SAM HENSLEY JR. (D):
SB 202 is not the monstrosity that some in the media have portrayed it to be, but there are some troubling aspects to the bill that may have the overall and unacceptable effect of reducing voter participation. The election in 2020 from all indications was free and fair, with record participation by our eligible citizens and no evidence of fraud or error or foreign interference that would have affected the outcome. This was the result of a bipartisan effort, including by many Republican elections officials, with many of those being Trump supporters. It was an amazing achievement in a State as large as Georgia and a country as large as the United States. Unfortunately, instead of this being a cause for celebration, too many people called the legitimacy of the election into question based on no credible evidence whatsoever. Multiple courts across the country dismissed challenges to the election, but I feel that at least some parts of SB 202 arose out of lingering distrust of our electoral system that is undeserved. Therefore, no, I could not support the final form of that legislation.
CHRIS NEILL (L):
I am not in favor of the new voting law, SB 202, and I believe that many of the legal challenges that it faces are legitimate and will be costly to Georgia taxpayers. The supposed benefits are not much more than a rewording of existing voting laws but with extra restrictions. The grievances with the bill are legitimate and do appear to be a direct attempt to influence voting efforts by addressing issues rather unique to areas dominated by Democrat constituencies. More surprising is that Republicans have no issue with the less commonly discussed provisions in the bill such as one that would allow state officials to undermine local authority in elections without due process.

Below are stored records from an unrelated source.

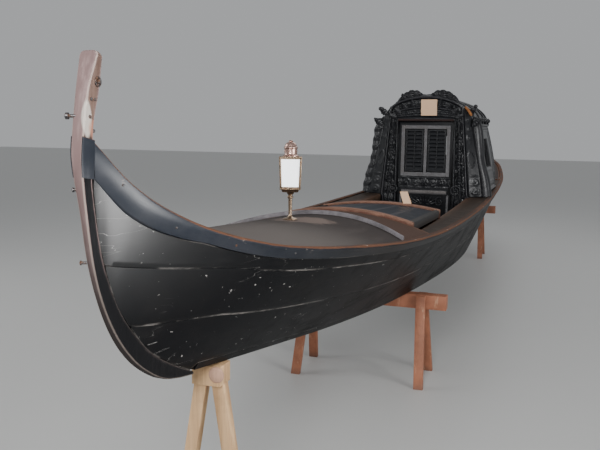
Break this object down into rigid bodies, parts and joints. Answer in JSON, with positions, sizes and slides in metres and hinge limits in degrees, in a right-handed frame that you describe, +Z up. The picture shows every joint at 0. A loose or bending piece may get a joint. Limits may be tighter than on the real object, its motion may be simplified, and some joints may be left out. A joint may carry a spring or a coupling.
{
  "type": "gondola boat",
  "caption": "Long narrow flat-bottomed passenger boat with upswept ends, cambered decks and a carved cabin with door and louvred shutters, standing on wooden trestles.",
  "frame": {"origin": "on the floor under the middle of the boat's length and beam", "axes": "+X towards the bow, +Y to port, +Z up"},
  "size_m": [10.566, 1.298, 2.0853],
  "materials": {
    "hull_paint": "black gloss paint on planks, scuffed and scratched to bare white",
    "rail_paint": "black paint faded to slate, top edge worn to brown wood",
    "deck_canvas": "matt grey-brown painted deck, worn tan at the edges",
    "hatch_paint": "faded blue-grey paint",
    "worn_red": "red-brown wood with the paint worn off",
    "side_deck_brown": "khaki-brown worn paint",
    "grey_moulding": "pale grey worn paint",
    "carved_black": "carved wood in black gloss paint, high points shiny and rubbed",
    "inside_wood": "dark oiled boards",
    "black_leather": "buttoned black leather, creased",
    "lantern_brass": "tarnished brass and copper",
    "lantern_pane": "clear pane with a bright reflection",
    "trestle_red": "terracotta paint on rough boards, scuffed",
    "prop_pine": "bare pale pine"
  },
  "bodies": {
    "boat": {"stem": "hull_paint", "sternpost": "hull_paint", "bottom_fore": "hull_paint", "bottom_middle": "hull_paint", "bottom_aft": "hull_paint", "garboard_fore_port": "hull_paint", "garboard_fore_starboard": "hull_paint", "garboard_middle_port": "hull_paint", "garboard_middle_starboard": "hull_paint", "garboard_aft_port": "hull_paint", "garboard_aft_starboard": "hull_paint", "middle_strake_fore_port": "hull_paint", "middle_strake_fore_starboard": "hull_paint", "middle_strake_middle_port": "hull_paint", "middle_strake_middle_starboard": "hull_paint", "middle_strake_aft_port": "hull_paint", "middle_strake_aft_starboard": "hull_paint", "upper_strake_port": "hull_paint", "upper_strake_starboard": "hull_paint", "sheer_rail_port": "rail_paint", "sheer_rail_starboard": "rail_paint", "foredeck": "deck_canvas", "aft_deck": "deck_canvas", "fore_arch": "worn_red", "well_arch": "worn_red", "stern_arch": "worn_red", "hatch_cover": "hatch_paint", "foredeck_moulding": "grey_moulding", "side_deck_port": "side_deck_brown", "side_deck_starboard": "side_deck_brown", "well_bulkhead": "worn_red", "stern_bulkhead": "inside_wood", "floorboards": "inside_wood", "cabin_front": "carved_black", "cabin_side_port": "carved_black", "cabin_side_starboard": "carved_black", "cabin_roof": "carved_black", "cabin_back": "carved_black", "cresting": "carved_black", "bench": "inside_wood", "seat_cushion": "black_leather", "back_cushion": "black_leather", "lantern_post": "lantern_brass", "lantern_frame": "lantern_brass", "lantern_glass": "lantern_pane", "lantern_cap": "lantern_brass", "trestle_middle": "trestle_red", "trestle_aft": "trestle_red", "bow_prop": "prop_pine"},
    "door": {"cabin_door": "carved_black"},
    "port_leaf": {"shutter_port": "carved_black"},
    "starboard_leaf": {"shutter_starboard": "carved_black"}
  },
  "joints": [
    {"name": "door_hinge", "type": "hinge", "parent": "boat", "child": "door", "pos_m": [-0.15, -0.26, 1.27], "axis": [0, 0, 1], "range_deg": [0, 90]},
    {"name": "port_shutter_hinge", "type": "hinge", "parent": "door", "child": "port_leaf", "pos_m": [-0.12, 0.1935, 1.5075], "axis": [0, 0, 1], "range_deg": [0, 95]},
    {"name": "starboard_shutter_hinge", "type": "hinge", "parent": "door", "child": "starboard_leaf", "pos_m": [-0.12, -0.1935, 1.5075], "axis": [0, 0, -1], "range_deg": [0, 95]}
  ]
}
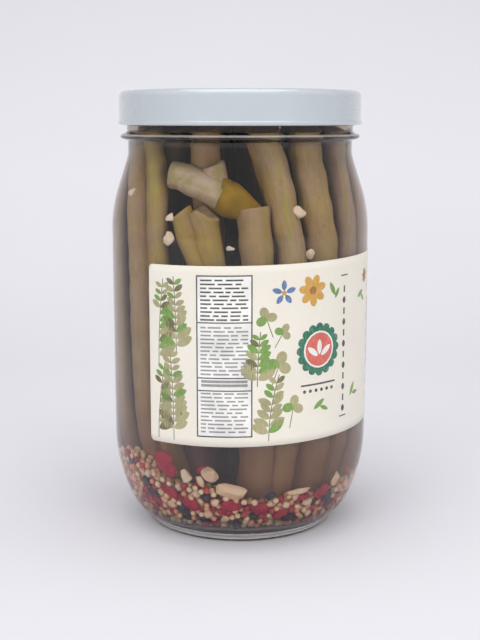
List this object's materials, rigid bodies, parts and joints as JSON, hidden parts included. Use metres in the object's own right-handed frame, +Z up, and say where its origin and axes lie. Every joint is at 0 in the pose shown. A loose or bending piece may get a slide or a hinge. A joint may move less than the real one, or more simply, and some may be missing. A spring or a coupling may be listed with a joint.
{
  "type": "jar of pickled green beans",
  "caption": "Shut round glass jar with a lug cap and a wrapped paper label, filled with brine, whole pickled beans and spices.",
  "frame": {"origin": "on the surface the jar stands on, on the jar's axis", "axes": "+Z up along the jar's axis, -Y towards the viewer of the label's front"},
  "size_m": [0.0904, 0.0906, 0.1523],
  "materials": {
    "glass": "polished",
    "lid": "gloss",
    "label": "satin",
    "brine": "polished"
  },
  "bodies": {
    "root": {"jar_glass": "glass", "lid": "lid", "label": "label", "brine": "brine"}
  },
  "joints": []
}
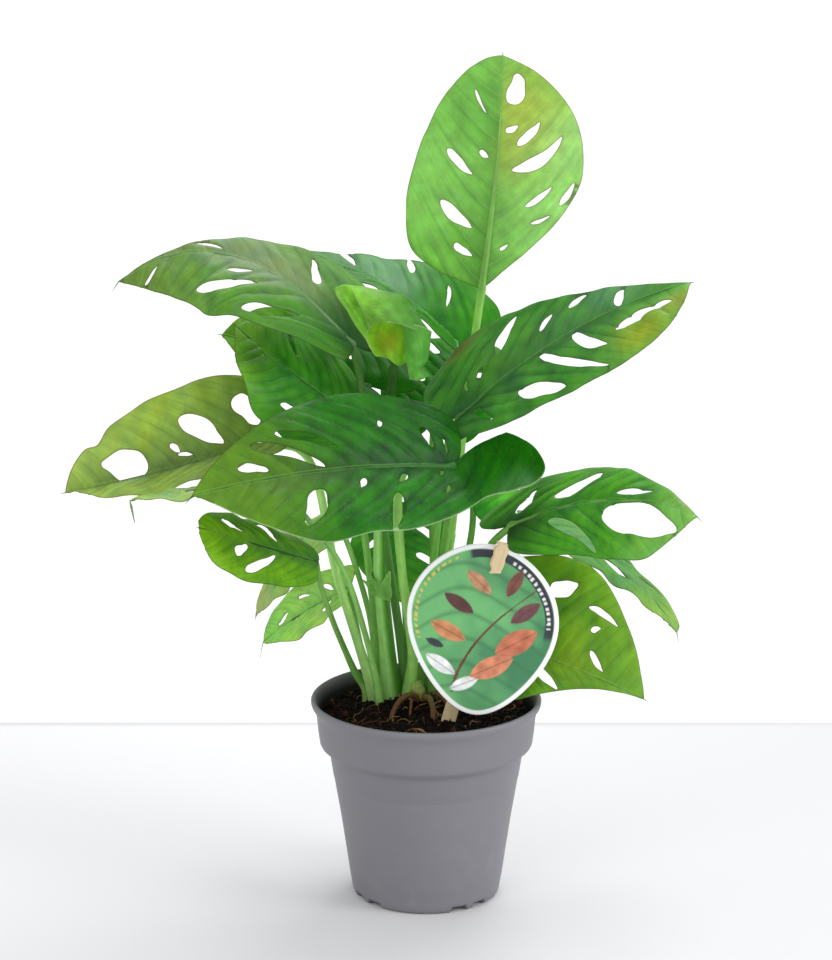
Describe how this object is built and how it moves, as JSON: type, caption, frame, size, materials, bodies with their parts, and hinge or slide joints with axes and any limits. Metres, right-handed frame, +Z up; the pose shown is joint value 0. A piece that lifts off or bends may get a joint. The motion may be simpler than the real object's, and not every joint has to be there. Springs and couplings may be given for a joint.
{
  "type": "potted monstera adansonii plant",
  "caption": "Young trailing house plant with holed, waxy oval leaves on long stalks, standing in a tapered plastic nursery pot with a plant label.",
  "frame": {"origin": "centre of the pot's flat base", "axes": "+Z up along the pot's axis, the front of the plant towards -Y, +X to the right"},
  "size_m": [0.3104, 0.249, 0.4371],
  "materials": {
    "pot_plastic": "moulded grey polypropylene, faintly grained, dull satin",
    "potting_soil": "loose dark peat with bark crumbs and fibres",
    "deep_leaf": "waxy satin leaf, deep green with sunken veins",
    "light_leaf": "waxy satin leaf, light yellow-green, raised pale veins below",
    "young_leaf": "soft glossy young leaf and smooth green stem",
    "dried_stem": "dry brown stem with a fibrous skin",
    "printed_card": "coated printed card, satin",
    "stick_wood": "raw pale birch strip with fine grain"
  },
  "bodies": {
    "root": {"pot": "pot_plastic", "soil": "potting_soil", "main_shoot": "young_leaf", "old_stem_stub": "dried_stem", "label_card": "printed_card", "label_stick": "stick_wood", "leaf_top": "light_leaf", "leaf_upper_right": "deep_leaf", "leaf_right": "deep_leaf", "leaf_lower_right": "light_leaf", "leaf_right_back": "deep_leaf", "leaf_front": "deep_leaf", "leaf_left": "light_leaf", "leaf_left_low": "deep_leaf", "leaf_upper_left": "deep_leaf", "leaf_back_top": "deep_leaf", "leaf_mid_left": "deep_leaf", "leaf_back_left": "deep_leaf", "leaf_lower_left": "deep_leaf", "leaf_low_left": "light_leaf", "leaf_low_left_back": "deep_leaf", "leaf_low_back": "deep_leaf", "leaf_back": "deep_leaf", "leaf_right_rear": "deep_leaf"}
  },
  "joints": []
}
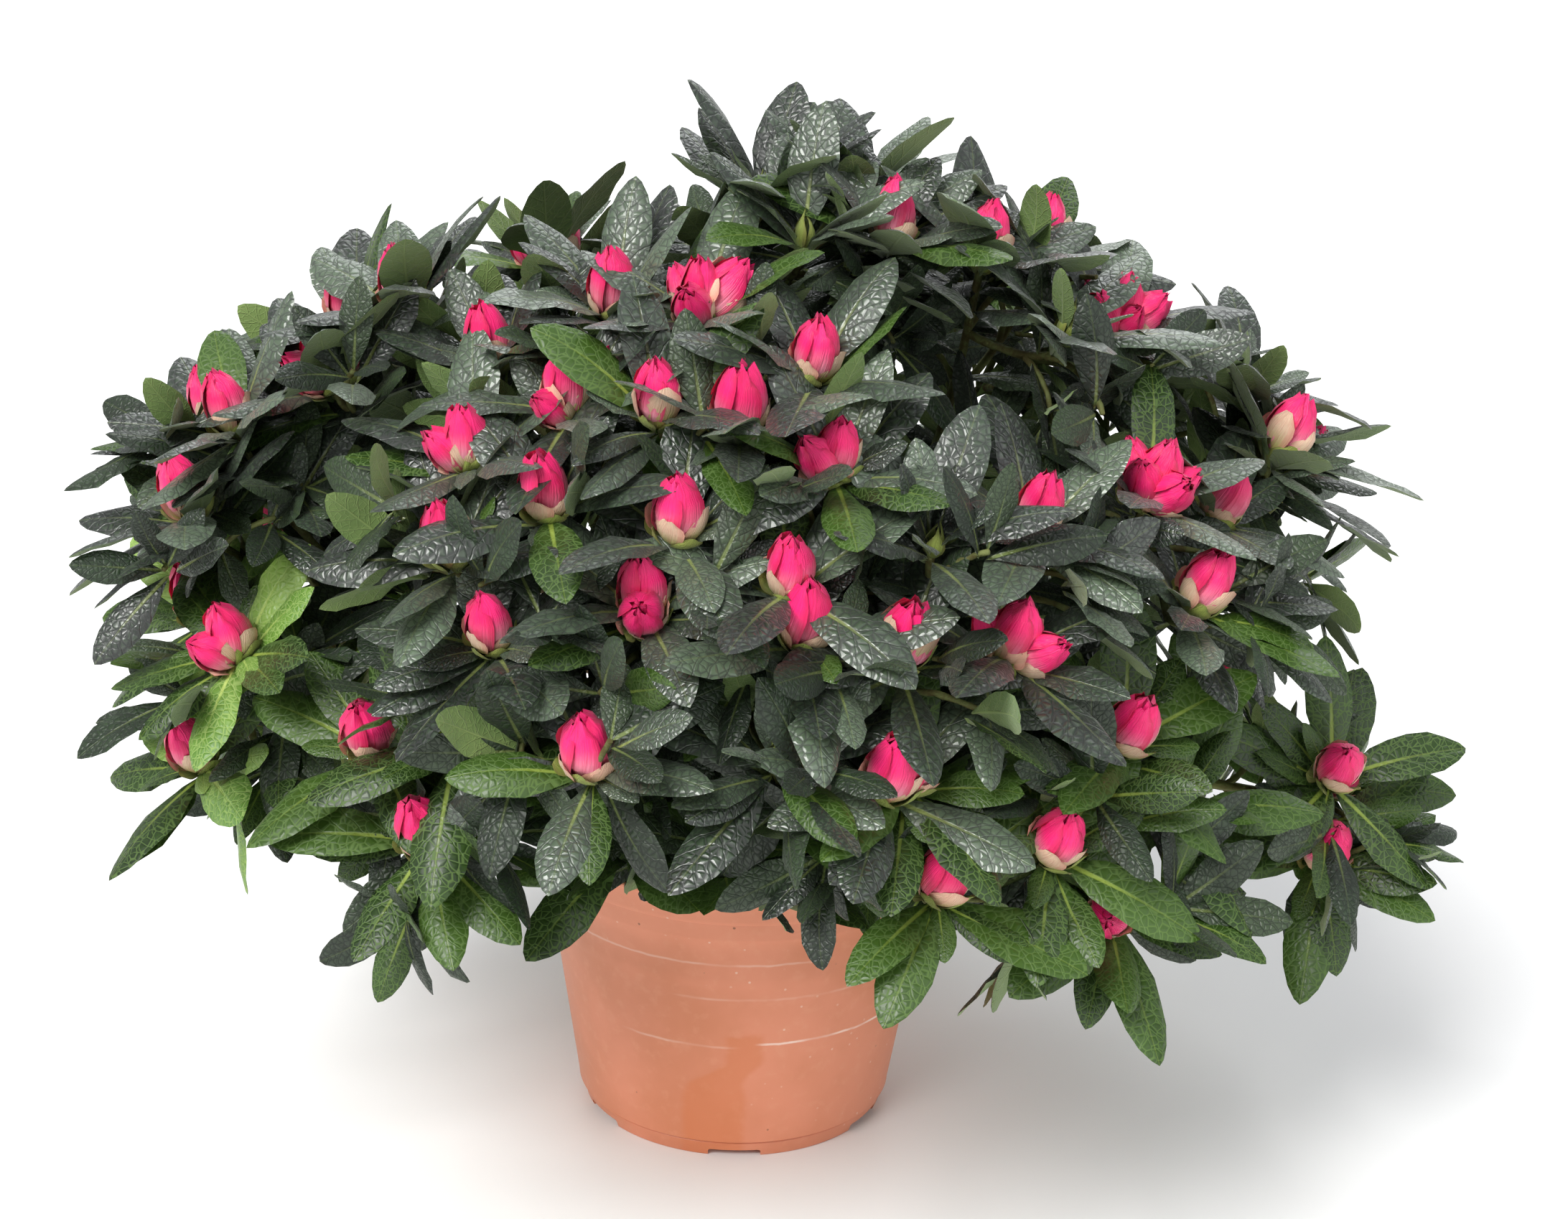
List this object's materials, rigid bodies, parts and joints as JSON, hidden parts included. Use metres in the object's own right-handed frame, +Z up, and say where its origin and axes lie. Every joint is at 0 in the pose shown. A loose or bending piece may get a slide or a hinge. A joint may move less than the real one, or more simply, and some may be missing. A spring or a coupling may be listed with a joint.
{
  "type": "potted azalea shrub",
  "caption": "Potted azalea shrub: a broad low crown of leathery leaves and pink flower buds on woody boughs, in a peat-filled tapered plastic pot with a flared collar.",
  "frame": {"origin": "centre of the pot's flat underside", "axes": "+Z up along the pot's axis, -Y towards the side that the picture shows, +X to that side's right"},
  "size_m": [0.4068, 0.3716, 0.3266],
  "materials": {
    "pot": "satin terracotta-coloured plastic",
    "peat": "moist fibrous peat",
    "bark": "rough thin bark",
    "foliage": "leathery leaf with a soft sheen"
  },
  "bodies": {
    "root": {"pot": "pot", "root_ball": "peat", "trunk": "bark", "bough_crown_top": "bark", "bough_front_upper": "bark", "bough_left_upper": "bark", "bough_right_crest": "bark", "bough_left_shoulder": "bark", "bough_left_front": "bark", "bough_back_upper_left": "bark", "bough_far_left": "bark", "bough_front_centre": "bark", "bough_right_front": "bark", "bough_right_side": "bark", "bough_right_mid": "bark", "bough_mid_left": "bark", "bough_low_centre": "bark", "bough_front_low": "bark", "bough_left_spray": "bark", "bough_low_left": "bark", "bough_low_front": "bark", "bough_low_right": "bark", "bough_right_spray": "bark", "bough_back_crest": "bark", "bough_back_upper_right": "bark", "bough_back_left": "bark", "bough_back_mid": "bark", "bough_back_right": "bark", "bough_back_low_left": "bark", "bough_back_low": "bark", "bough_back_low_right": "bark", "foliage_crown_top": "foliage", "foliage_front_upper": "foliage", "foliage_left_upper": "foliage", "foliage_right_crest": "foliage", "foliage_left_shoulder": "foliage", "foliage_left_front": "foliage", "foliage_back_upper_left": "foliage", "foliage_far_left": "foliage", "foliage_front_centre": "foliage", "foliage_right_front": "foliage", "foliage_right_side": "foliage", "foliage_right_mid": "foliage", "foliage_mid_left": "foliage", "foliage_low_centre": "foliage", "foliage_front_low": "foliage", "foliage_left_spray": "foliage", "foliage_low_left": "foliage", "foliage_low_front": "foliage", "foliage_low_right": "foliage", "foliage_right_spray": "foliage", "foliage_back_crest": "foliage", "foliage_back_upper_right": "foliage", "foliage_back_left": "foliage", "foliage_back_mid": "foliage", "foliage_back_right": "foliage", "foliage_back_low_left": "foliage", "foliage_back_low": "foliage", "foliage_back_low_right": "foliage"}
  },
  "joints": []
}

The bill does nothing to address election security issues that are easily solved with much cheaper, verifiable, hand-marked ballots or the real cash savings afforded by something as simple as ranked choice/instant runoff voting to eliminate our costly runoffs like this special election is likely to create. We have the ability to make real improvements to our elections and unfortunately this bill falls short.
DEVAN SEABAUGH (R):
Yes, we should all support secure elections. The attacks on Senate Bill 202 are disingenuous. The legislation increases voting opportunities by expanding the minimum number of early voting days and weekend days. And just as an ID is required when showing up in person to vote, an ID is now required for returning an absentee ballot. Contrary to how the national media has reported, no one is prevented from drinking water or eating food in line. Georgia has prohibited politicking within 150’ of a polling place for decades. No interest groups should pressure voters while in line. Voters can bring their own food and drink, or these groups can provide it to poll workers who can hand it out. The only people who may be inconvenienced by Senate Bill 202 are those intent on committing fraud.
PRISCILLA SMITH (D):
No. SB 202 is not a “Voter Integrity” bill, it’s a voter suppression bill. A total of 35 cases of potential fraud have been identified in all Georgia elections since 2017. 35. Out of tens of millions of votes. Do you really think it’s just a coincidence that voters need reassurance now? After Trump spread the “Big Lie”? Republicans are scared. SB202 is a blatant power-grab and the elected officials who enacted the legislation know it. They did it to cash in on the fear generated by constant repetition of the Big Lie. SB202 could have the effect of shaving off a few votes cast by mail, a few votes where the absentee ballot request was sent in too late, a few votes where the citizen couldn’t wait in line for four hours and risk losing that pay. Georgia only flipped by 12,000 votes (0.3%).
Among many other wrong measures, this bill reduces the number of drop boxes significantly for communities with large populations of People of Color. Coincidence? Under SB202 any voter can challenge as many ballots as they care to, burdening the challenged voter and ultimately costing tax dollars and hours for the government to investigate. Worst of all, the unelected State Elections Board can decide that a county is “underperforming” and appoint one person to administer any county’s elections board.
SB202 is wrong. But it motivates us — its targeted population who celebrate democracy — to fight ever harder.